Only the lines from the one with "obj.data.transform(world)" through the one with "PI = math.pi" are to be restated, word for word, with both of them included.

-- START --

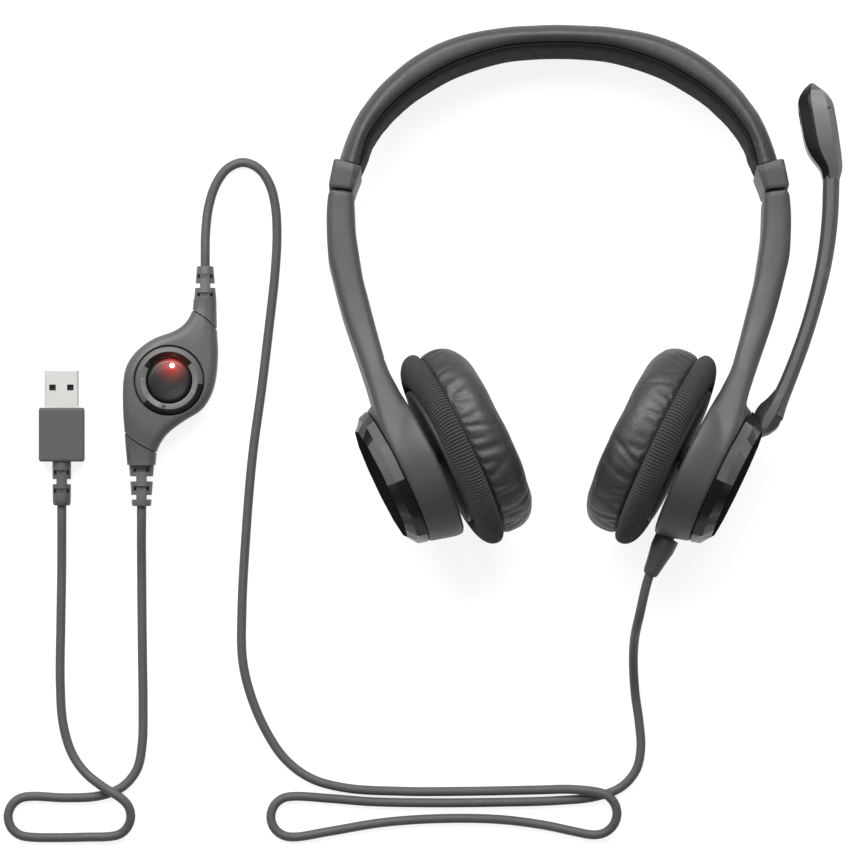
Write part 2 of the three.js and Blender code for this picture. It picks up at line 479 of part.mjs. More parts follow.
// ---------------------------------------------------------------- USB plug
const shellBox = box(PLUG_X - USB_W / 2, PLUG_X + USB_W / 2, 15.2, 28.2, PLUG_Z - USB_T / 2, PLUG_Z + USB_T / 2);
const shellBore = box(PLUG_X - USB_W / 2 + 0.5, PLUG_X + USB_W / 2 - 0.5, 15.9, 30, PLUG_Z - USB_T / 2 + 0.5, PLUG_Z + USB_T / 2 - 0.5);
const win = (x, z0, z1) => box(x - 1.1, x + 1.1, 20.9, 23.1, z0, z1);
add(desk, 'usb_shell', cut(shellBox, shellBore, win(PLUG_X - 3.15, PLUG_Z, 10), win(PLUG_X + 3.15, PLUG_Z, 10), win(PLUG_X - 3.15, -2, PLUG_Z), win(PLUG_X + 3.15, -2, PLUG_Z)), NICKEL);
add(desk, 'usb_tongue', box(PLUG_X - 5.1, PLUG_X + 5.1, 16.2, 27.6, PLUG_Z - 1.4, PLUG_Z + 0.4), DARK);
const molded = slab([[PLUG_X - 8, 14.9], [PLUG_X - 8, -4.2], [PLUG_X + 8, -4.2], [PLUG_X + 8, 14.9]], 0, 2 * PLUG_Z, 0.9);
add(desk, 'usb_overmould', molded, CABLE);
add(desk, 'usb_relief', (() => {
  const g = turned([[0, 0], [3.3, 0], [3.3, 2.6], [2.4, 2.7], [2.4, 3.6], [3.3, 3.7], [3.2, 5.5], [2.3, 5.6], [2.3, 7.6], [3.1, 7.7], [3.1, 10.0], [2.2, 10.1], [2.2, 11.6], [3.0, 11.7], [2.9, 15.2], [0, 15.2]], 12);
  g.rotateX(Math.PI / 2);
  g.translate(PLUG_X, -4.5, PLUG_Z);
  return g;
})(), CABLE);

// ---------------------------------------------------------------- cords
// a cord's centre line; stations crowd together where it bends
class CordLine extends THREE.Curve {
  constructor(points, count) {
    super();
    const fine = new THREE.CatmullRomCurve3(points.map((p) => new THREE.Vector3(...p)), false, 'centripetal');
    const n = 1200, pts = fine.getSpacedPoints(n), sum = [0];
    for (let i = 1; i <= n; i++) {
      const a = pts[Math.max(i - 2, 0)], b = pts[i], c = pts[Math.min(i + 2, n)];
      const turn = b.clone().sub(a).angleTo(c.clone().sub(b)) || 0;
      sum.push(sum[i - 1] + pts[i].distanceTo(pts[i - 1]) / 16 + Math.min(turn, 1) * 0.55);
    }
    this.pts = [];
    for (let k = 0, i = 0; k <= count; k++) {
      const want = sum[n] * k / count;
      while (i < n - 1 && sum[i + 1] < want) i++;
      const f = (want - sum[i]) / (sum[i + 1] - sum[i]);
      this.pts.push(pts[i].clone().lerp(pts[i + 1], Math.min(Math.max(f, 0), 1)));
    }
    this.count = count;
  }
  getPoint(t, target = new THREE.Vector3()) {
    const x = t * this.count, k = Math.min(Math.floor(x), this.count - 1);
    return target.copy(this.pts[k]).lerp(this.pts[k + 1], x - k);
  }
  getTangent(t, target = new THREE.Vector3()) {
    const k = Math.round(t * this.count);
    return target.copy(this.pts[Math.min(k + 1, this.count)]).sub(this.pts[Math.max(k - 1, 0)]).normalize();
  }
  getPointAt(u, target) { return this.getPoint(u, target); }
  getTangentAt(u, target) { return this.getTangent(u, target); }
  getSpacedPoints(n) { return this.getPoints(n); }
}
function cord(points, count) {
  const r = CORD_D / 2, face = new THREE.Shape();
  for (let i = 0; i < 8; i++) {
    const a = (i + 0.5) * Math.PI / 4;
    if (i) face.lineTo(r * Math.cos(a), r * Math.sin(a)); else face.moveTo(r * Math.cos(a), r * Math.sin(a));
  }
  return new THREE.ExtrudeGeometry(face, { steps: count, bevelEnabled: false, extrudePath: new CordLine(points, count) });
}
const z = CORD_Z;
// x, y and height of the headset cord, from the cup's strain relief to the control
const HEADSET_CORD = [RELIEF_TIP(), ...[
  [28.3, -57.6, 31.0], [26.9, -66.5, 18.5], [26.8, -76.0, 7.6], [27.6, -86.5, 2.4], [29.0, -96.5, z], [29.6, -105.5, z], [27.9, -113.4, z], [22.4, -119.6, z], [13.0, -122.9, z], [0.0, -124.2, z],
  [-20.3, -124.8, z], [-45.0, -125.0, z], [-66.0, -124.6, z], [-80.0, -123.5, z], [-93.6, -122.7, z], [-97.4, -123.5, z], [-100.3, -126.1, z], [-101.4, -129.9, z], [-100.3, -133.7, z], [-97.4, -136.3, z], [-93.6, -137.1, z],
  [-80.0, -135.0, z], [-62.0, -132.0, z], [-42.0, -130.6, z], [-20.3, -130.9, z], [-4.0, -133.0, z], [5.0, -134.9, z + 0.1], [13.1, -136.3, z + 0.5], [17.0, -135.4, z + 1.1], [19.9, -132.7, z + 2.0], [21.1, -128.9, z + 2.9], [20.2, -125.0, z + 3.5], [17.5, -122.1, z + 3.7], [13.7, -120.9, z + 3.4],
  [4.0, -120.1, z + 1.9], [-6.5, -120.4, z + 0.4], [-30.9, -120.9, z], [-55.6, -120.9, z], [-75.0, -119.7, z], [-87.4, -116.2, z], [-96.4, -109.4, z], [-103.4, -98.9, z], [-108.7, -86.2, z], [-111.4, -74.1, z],
  [-111.6, -56.4, z], [-110.2, -30.2, z], [-107.9, -2.6, z], [-104.5, 22.6, z], [-102.0, 43.4, z], [-99.9, 62.6, z], [-99.2, 76.7, z], [-99.9, 87.0, z], [-102.0, 94.4, z],
  [-105.9, 99.7, z], [-111.2, 101.7, z], [-116.5, 99.7, z], [-120.6, 94.4, z], [-123.3, 86.3, z + 0.6], [-124.4, 76.6, z + 2.4], [-124.5, 69.6, CORD_MID - 0.1], [-124.5, 65.2, CORD_MID]]];
const PLUG_CORD = [[-147.0, -20.2, CORD_MID], [-147.0, -24.8, CORD_MID - 0.1], [-147.1, -32.5, z + 2.0], [-147.1, -42.0, z + 0.3], [-147.0, -56.4, z], [-146.8, -74.4, z], [-146.6, -91.8, z], [-146.9, -104.0, z], [-148.8, -113.2, z], [-154.0, -119.4, z],
  [-162.0, -122.5, z], [-174.0, -123.2, z], [-186.6, -122.7, z], [-190.4, -123.5, z], [-193.3, -126.1, z], [-194.4, -129.9, z], [-193.3, -133.7, z], [-190.4, -136.3, z], [-186.6, -137.1, z],
  [-176.0, -137.3, z], [-166.5, -137.1, z + 0.2], [-158.6, -136.9, z + 0.5], [-154.7, -136.0, z + 1.1], [-151.9, -133.3, z + 2.0], [-150.8, -129.5, z + 3.0], [-151.8, -125.7, z + 3.8], [-154.6, -122.9, z + 4.1],
  [-160.6, -119.2, z + 3.3], [-167.0, -114.2, z + 1.5], [-171.8, -107.4, z + 0.2], [-174.9, -97.1, z], [-175.9, -82.9, z], [-175.7, -61.0, z], [-175.4, -43.3, z + 0.3], [-175.3, -32.0, z + 1.4], [-175.25, -24.6, PLUG_Z - 0.1], [-175.25, -20.0, PLUG_Z]];
function RELIEF_TIP() {
  headset.updateMatrixWorld(true);
  const m = new THREE.Matrix4().copy(cupMatrix);
  const tip = new THREE.Vector3(0, -glandRadius - 15.1, GLAND_AT).applyMatrix4(gland).applyMatrix4(m);
  tip.x = -tip.x;
  tip.applyMatrix4(headset.matrixWorld);
  return tip.toArray();
}
add(desk, 'headset_cord', cord(HEADSET_CORD, 64), CABLE);
add(desk, 'plug_cord', cord(PLUG_CORD, 30), CABLE);

// ---------------------------------------------------------------- origin at the middle of the headset's footprint
const ON_CORD = new Set(['headset_cord', 'plug_cord', 'control_rear', 'control_front', 'control_board', 'mute_switch', 'volume_rocker', 'mute_button', 'mute_led',
  'control_top_relief', 'control_bottom_relief', 'usb_shell', 'usb_tongue', 'usb_overmould', 'usb_relief']);
part.updateMatrixWorld(true);
const extent = new THREE.Box3();
part.traverse((o) => {
  if (o.isMesh && !ON_CORD.has(o.name)) extent.expandByObject(o, true);
});
const middle = extent.getCenter(new THREE.Vector3());
part.position.set(-middle.x, -middle.y, 0);

export default part;
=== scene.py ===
import bpy, bmesh, math, random
import numpy as np
from mathutils import Matrix, Vector, noise


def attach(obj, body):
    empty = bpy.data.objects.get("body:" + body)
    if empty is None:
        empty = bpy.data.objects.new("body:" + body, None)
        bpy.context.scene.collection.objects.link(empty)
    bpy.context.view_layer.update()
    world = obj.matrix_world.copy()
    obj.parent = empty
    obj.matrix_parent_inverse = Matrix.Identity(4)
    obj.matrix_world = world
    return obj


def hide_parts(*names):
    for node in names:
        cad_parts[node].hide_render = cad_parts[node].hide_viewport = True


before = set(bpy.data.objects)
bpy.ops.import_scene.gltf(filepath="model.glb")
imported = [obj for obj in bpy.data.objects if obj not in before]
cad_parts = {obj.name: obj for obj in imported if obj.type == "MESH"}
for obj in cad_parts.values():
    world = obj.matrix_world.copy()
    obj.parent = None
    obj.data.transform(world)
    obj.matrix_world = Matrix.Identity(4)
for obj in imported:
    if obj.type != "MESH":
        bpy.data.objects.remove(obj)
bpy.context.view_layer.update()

PI = math.pi

# ------------------------------------------------------------------ frames (mm in, metres out at the end)
LIE = math.radians(8.9)
CL, SL = math.cos(LIE), math.sin(LIE)
OFF = np.array([-9.300003, -52.796998, 0.0])
LIFT = 36.532


def H(p):
    """headset's own frame (x, height, towards the front) to the row frame"""
    p = np.asarray(p, float)
    x, u, w = p[..., 0], p[..., 1], p[..., 2]
    return np.stack([x, u * CL + w * SL, -u * SL + w * CL + LIFT], -1) + OFF


def D(p):
    """desk frame to the row frame"""
    return np.asarray(p, float) + OFF


SIG, TAU = math.radians(26.1), math.radians(1.8)
CUP_O = np.array([-50.9, -6.6, 0.0])
CUP_Z = np.array([math.cos(TAU) * math.cos(SIG), math.cos(TAU) * math.sin(SIG), -math.sin(TAU)])
CUP_Y = np.array([-math.sin(SIG), math.cos(SIG), 0.0])
CUP_X = np.cross(CUP_Y, CUP_Z)


def C(p):
    """left cup's frame to the headset's frame"""
    p = np.asarray(p, float)
    return CUP_O + p[..., 0:1] * CUP_X + p[..., 1:2] * CUP_Y + p[..., 2:3] * CUP_Z


def mx(p):
    q = np.array(p, float)
    q[..., 0] *= -1
    return q


# ------------------------------------------------------------------ camera first
cam_data = bpy.data.cameras.new("camera")
cam = bpy.data.objects.new("camera", cam_data)
bpy.context.collection.objects.link(cam)
cam_data.sensor_width = 36.0
cam_data.lens = 302.5
cam_data.clip_end = 20
cam.location = (-0.0561, -0.04405, 2.53)
cam.rotation_euler = (0, 0, 0)
bpy.context.scene.camera = cam


# ------------------------------------------------------------------ curve and mesh helpers
def catmull(points, per=12, closed=False):
    """centripetal Catmull-Rom through the points"""
    P = [np.asarray(p, float) for p in points]
    n = len(P)
    out = []
    for i in range(n if closed else n - 1):
        p1, p2 = P[i], P[(i + 1) % n]
        p0 = P[i - 1] if (closed or i > 0) else 2 * P[0] - P[1]
        p3 = P[(i + 2) % n] if (closed or i + 2 < n) else 2 * P[-1] - P[-2]
        d0 = max(np.linalg.norm(p1 - p0) ** 0.5, 1e-6)
        d1 = max(np.linalg.norm(p2 - p1) ** 0.5, 1e-6)
        d2 = max(np.linalg.norm(p3 - p2) ** 0.5, 1e-6)
        t1 = ((p1 - p0) / d0 - (p2 - p0) / (d0 + d1) + (p2 - p1) / d1) * d1
        t2 = ((p2 - p1) / d1 - (p3 - p1) / (d1 + d2) + (p3 - p2) / d2) * d1
        for k in range(per):
            t = k / per
            a = 2 * t ** 3 - 3 * t ** 2 + 1
            b = t ** 3 - 2 * t ** 2 + t
            c = -2 * t ** 3 + 3 * t ** 2
            d = t ** 3 - t ** 2
            out.append(a * p1 + b * t1 + c * p2 + d * t2)
    if not closed:
        out.append(P[-1])
    return np.array(out)


def resample(pts, count):
    """count + 1 points, evenly spaced along the line"""
    pts = np.asarray(pts, float)
    s = np.concatenate([[0], np.cumsum(np.linalg.norm(np.diff(pts, axis=0), axis=1))])
    t = np.linspace(0, s[-1], count + 1)
    return np.stack([np.interp(t, s, pts[:, k]) for k in range(pts.shape[1])], -1)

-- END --

**Task answer**
    obj.data.transform(world)
    obj.matrix_world = Matrix.Identity(4)
for obj in imported:
    if obj.type != "MESH":
        bpy.data.objects.remove(obj)
bpy.context.view_layer.update()

PI = math.pi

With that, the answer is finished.